DIRECTIVE
Would you print the material exactly, starting at its first line and ending at the line holding "table[:, column], [place])[0])"?

GIVEN DATA
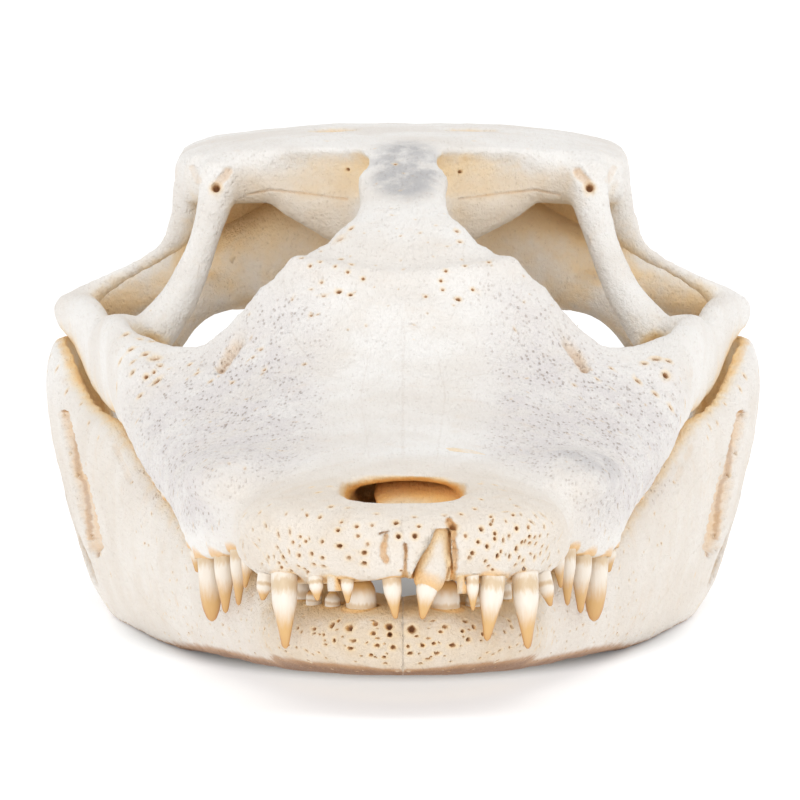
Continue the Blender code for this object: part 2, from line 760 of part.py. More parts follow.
def tooth_shape(root, tip, radius, sign, grow=0.0):
    """A slim cone from root to tip with a slight curve back, grown by a gap where it is a socket."""
    large = radius > LARGE_TOOTH
    sides = LARGE_TOOTH_SIDES if large else SMALL_TOOTH_SIDES
    root, tip = Vector(root), Vector(tip)
    root.x *= sign
    tip.x *= sign
    along = tip - root
    bow = Vector((0.0, -0.07 * along.length, 0.0))
    shares = (0.0, 0.35, 0.62, 0.85, 1.0) if large else (0.0, 0.4, 0.8, 1.0)
    widths = (0.86, 1.0, 0.8, 0.46, 0.14) if large else (0.86, 1.0, 0.6, 0.2)
    points = [root + along * t + bow * math.sin(math.pi * t) for t in shares]
    if grow:
        points[0] = points[0] - along.normalized() * grow
        points[-1] = points[-1] + along.normalized() * grow
    rings = []
    ahead = along.normalized()
    side = ahead.cross(Vector((0, 1, 0))).normalized()
    other = ahead.cross(side)
    turns = [2 * math.pi * k / sides for k in range(sides)]
    for point, width in zip(points, widths):
        reach = radius * width + grow
        rings.append([point + (side * math.cos(turn) + other * math.sin(turn)) * reach for turn in turns])
    return lofted(rings)


def station_value(table, column, place):
    table = np.array([row + (0.0,) * (6 - len(row)) for row in table])
    return float(smooth_through(table[:, 0], table[:, column], [place])[0])


def ramus_top(place):
    """Middle across and height of the upper edge of the left ramus."""
    across, up, half_up, lean = (station_value(RAMUS_SECTIONS, k, place) for k in (1, 2, 4, 5))
    turn = math.radians(lean)
    return across - half_up * math.sin(turn), up + half_up * math.cos(turn)


def upper_teeth():
    """(name, root, tip, radius, sign) of every tooth of the cranium."""
    found = []
    for side, sign in (("left", 1), ("right", -1)):
        for number, root, tip, radius in PREMAXILLARY_TEETH[side]:
            found.append((f"tooth_premaxilla_{side}_{number}", root, tip, radius, sign))
        for number, root, tip, radius in MAXILLARY_TEETH:
            found.append((f"tooth_maxilla_{side}_{number}", root, tip, radius, sign))
        places = np.linspace(*REAR_MAXILLARY_FROM_TO, REAR_MAXILLARY_COUNT)
        for i, place in enumerate(places):
            face = np.array(FACE_STATIONS)
            half = float(smooth_through(face[:, 0], face[:, 1], [place])[0])
            low = float(smooth_through(face[:, 0], face[:, 7], [place])[0])
            root = (half - 3.2, place, low + ROOT_DEPTH)
            tip = (half - 3.2, place - 0.3, low - REAR_CROWN)
            found.append((f"tooth_maxilla_{side}_{6 + i}", root, tip, 1.15, sign))
    return found


def lower_teeth():
    found = []
    for side, sign in (("left", 1), ("right", -1)):
        for number, place, crown, radius in DENTARY_TEETH:
            across, top = ramus_top(place)
            across = DENTARY_FRONT_ACROSS.get(number, across)
            root = (across, place, top - ROOT_DEPTH)
            tip = (across, place - 0.4, top + crown)
            found.append((f"tooth_dentary_{side}_{number}", root, tip, radius, sign))
    return found


def make_teeth(teeth, jaws, collection, cutters, material):
    """Makes every tooth, and cuts its socket, a gap wider all round, in the bone that holds it."""
    sockets = {jaw.name: [] for jaw in jaws}
    made = []
    for name, root, tip, radius, sign in teeth:
        tooth = to_object(name, [tooth_shape(root, tip, radius, sign)], collection)
        tooth.data.materials.append(material)
        holder = jaws[0] if len(jaws) == 1 or sign > 0 else jaws[1]
        sockets[holder.name].append(tooth_shape(root, tip, radius, sign, grow=SOCKET_GAP))
        made.append((tooth, holder, (sign * root[0], *root[1:])))
    for jaw in jaws:
        cut(jaw, as_cutter(to_object(f"sockets_{jaw.name}", sockets[jaw.name], cutters)))
    return made


# The widest pits of the bone, seen from the front on the left side: across, height and radius.
FACE_PITS = (
    (36.6, 40.2, 1.3),
    (39.9, 41.4, 0.9),
    (36.4, 36.2, 1.0),
    (40.0, 38.0, 0.8),
    (25.0, 42.7, 1.5),
    (5.6, 25.6, 0.8),
    (8.8, 23.2, 0.8),
    (12.6, 25.0, 0.8),
    (15.6, 22.4, 0.8),
)
CHIN_PITS = (
    (5.4, 10.2, 0.8),
    (8.4, 12.4, 0.8),
    (11.4, 9.6, 0.8),
)
PIT_SIDES = 6
PIT_FLOOR = 0.35
PIT_MOUTH = 1.25
PIT_LENGTH = 2.4


def cut_pits(bone, pits, signs, cutters):
    """Cuts pits square into a bone, where lines straight back from the front meet its skin."""
    skin = bone.evaluated_get(bpy.context.evaluated_depsgraph_get())
    dimples = []
    for across, up, radius in pits:
        for sign in signs:
            start = Vector((sign * across, -20.0, up)) * MM
            hit, place, normal, _ = skin.ray_cast(start, Vector((0.0, 1.0, 0.0)))
            if not hit:
                continue
            dimple = bmesh.new()
            floor, mouth, length = (share * radius * MM for share in (PIT_FLOOR, PIT_MOUTH, PIT_LENGTH))
            bmesh.ops.create_cone(
                dimple, cap_ends=True, segments=PIT_SIDES, radius1=floor, radius2=mouth, depth=length
            )
            turn = normal.to_track_quat("Z", "Y").to_matrix()
            bmesh.ops.rotate(dimple, matrix=turn, verts=dimple.verts)
            bmesh.ops.translate(dimple, vec=place, verts=dimple.verts)
            dimples.append(dimple)
    cut(bone, as_cutter(to_object(f"pits_{bone.name}", dimples, cutters)))


def set_origin(made, place, parent):
    """Moves an object's own origin to a place in millimetres, leaves its shape there, and parents it."""
    origin = Vector(place) * MM
    made.data.transform(Matrix.Translation(-origin))
    made.parent = parent
    made.location = origin
    if parent.type == "MESH":
        made.location = origin - parent.location


def carried(bones, teeth, collection, cutters):
    """Hangs the teeth on their bones and the bones on an empty, which stands the skull over the origin."""
    skull = bpy.data.objects.new("skull", None)
    collection.objects.link(skull)
    for bone, place in bones:
        set_origin(bone, place, skull)
    for tooth, holder, root in teeth:
        set_origin(tooth, root, holder)
    for cutter in cutters.objects:
        cutter.parent = skull
    bpy.context.view_layer.update()
    solids = [bone for bone, _ in bones] + [tooth for tooth, _, _ in teeth]
    reach = [(solid.matrix_world @ Vector(corner)).y for solid in solids for corner in solid.bound_box]
    skull.location.y = -(min(reach) + max(reach)) / 2


def build():
    clear_scene()
    collection = new_collection("caiman_skull")
    cutters = new_collection("cutters")
    bone = new_material("bone", (0.87, 0.83, 0.77), 0.55)
    enamel = new_material("enamel", (0.80, 0.62, 0.36), 0.30)
    cranium = make_cranium(collection, cutters, bone)
    rami = make_rami(collection, cutters, bone)
    cut_pits(cranium, FACE_PITS, (1, -1), cutters)
    cut_pits(rami[0], CHIN_PITS, (1,), cutters)
    cut_pits(rami[1], CHIN_PITS, (-1,), cutters)
    teeth = make_teeth(upper_teeth(), [cranium], collection, cutters, enamel)
    teeth += make_teeth(lower_teeth(), rami, collection, cutters, enamel)
    joint_across, joint_back, joint_up = CONDYLE_SECTIONS[2][:3]
    bones = [
        (cranium, (0.0, joint_back, joint_up)),
        (rami[0], (joint_across, joint_back, joint_up)),
        (rami[1], (-joint_across, joint_back, joint_up)),
    ]
    carried(bones, teeth, collection, cutters)


build()
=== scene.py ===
# %% [markdown]
# # A spectacled caiman skull
#
# A young caiman's skull rests on its closed lower jaw and looks straight at us. It is dry bone: cream and
# chalky, with brown pits where vessels and nerves came through, and amber teeth. The tan inside its
# hollows is painted shade and warm bounce light.
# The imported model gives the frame: every piece made here stays where its solid is. The bones are
# modelled again on a finer grid, so that pits, seams and worn edges have real depth.

import math

import bmesh
import bpy
import numpy as np
from mathutils import Matrix, Vector
from mathutils.bvhtree import BVHTree
from mathutils.kdtree import KDTree


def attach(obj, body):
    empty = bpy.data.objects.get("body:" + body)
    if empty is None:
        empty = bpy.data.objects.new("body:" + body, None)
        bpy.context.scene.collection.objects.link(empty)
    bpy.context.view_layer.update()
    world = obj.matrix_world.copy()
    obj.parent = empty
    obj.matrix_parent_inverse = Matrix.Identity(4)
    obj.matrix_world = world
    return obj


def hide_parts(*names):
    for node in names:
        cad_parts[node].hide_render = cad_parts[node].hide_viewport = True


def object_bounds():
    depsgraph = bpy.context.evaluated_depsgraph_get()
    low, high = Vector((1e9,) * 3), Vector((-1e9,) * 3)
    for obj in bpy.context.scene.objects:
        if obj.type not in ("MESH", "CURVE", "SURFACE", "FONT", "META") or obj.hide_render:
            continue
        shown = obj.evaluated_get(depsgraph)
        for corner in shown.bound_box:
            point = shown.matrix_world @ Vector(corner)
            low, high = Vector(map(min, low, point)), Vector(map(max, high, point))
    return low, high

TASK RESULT
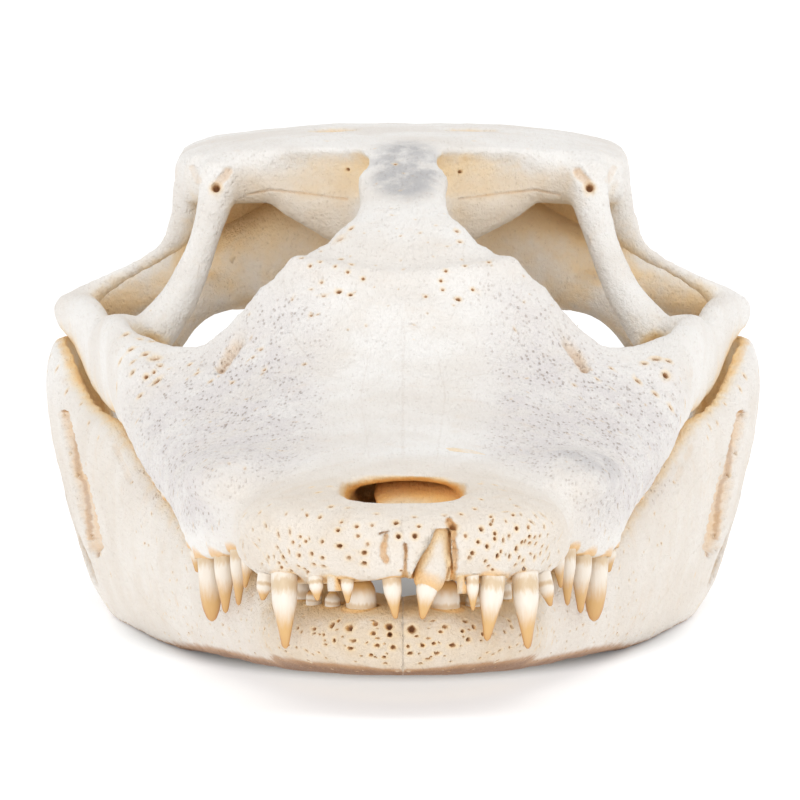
Continue the Blender code for this object: part 2, from line 760 of part.py. More parts follow.
def tooth_shape(root, tip, radius, sign, grow=0.0):
    """A slim cone from root to tip with a slight curve back, grown by a gap where it is a socket."""
    large = radius > LARGE_TOOTH
    sides = LARGE_TOOTH_SIDES if large else SMALL_TOOTH_SIDES
    root, tip = Vector(root), Vector(tip)
    root.x *= sign
    tip.x *= sign
    along = tip - root
    bow = Vector((0.0, -0.07 * along.length, 0.0))
    shares = (0.0, 0.35, 0.62, 0.85, 1.0) if large else (0.0, 0.4, 0.8, 1.0)
    widths = (0.86, 1.0, 0.8, 0.46, 0.14) if large else (0.86, 1.0, 0.6, 0.2)
    points = [root + along * t + bow * math.sin(math.pi * t) for t in shares]
    if grow:
        points[0] = points[0] - along.normalized() * grow
        points[-1] = points[-1] + along.normalized() * grow
    rings = []
    ahead = along.normalized()
    side = ahead.cross(Vector((0, 1, 0))).normalized()
    other = ahead.cross(side)
    turns = [2 * math.pi * k / sides for k in range(sides)]
    for point, width in zip(points, widths):
        reach = radius * width + grow
        rings.append([point + (side * math.cos(turn) + other * math.sin(turn)) * reach for turn in turns])
    return lofted(rings)


def station_value(table, column, place):
    table = np.array([row + (0.0,) * (6 - len(row)) for row in table])
    return float(smooth_through(table[:, 0], table[:, column], [place])[0])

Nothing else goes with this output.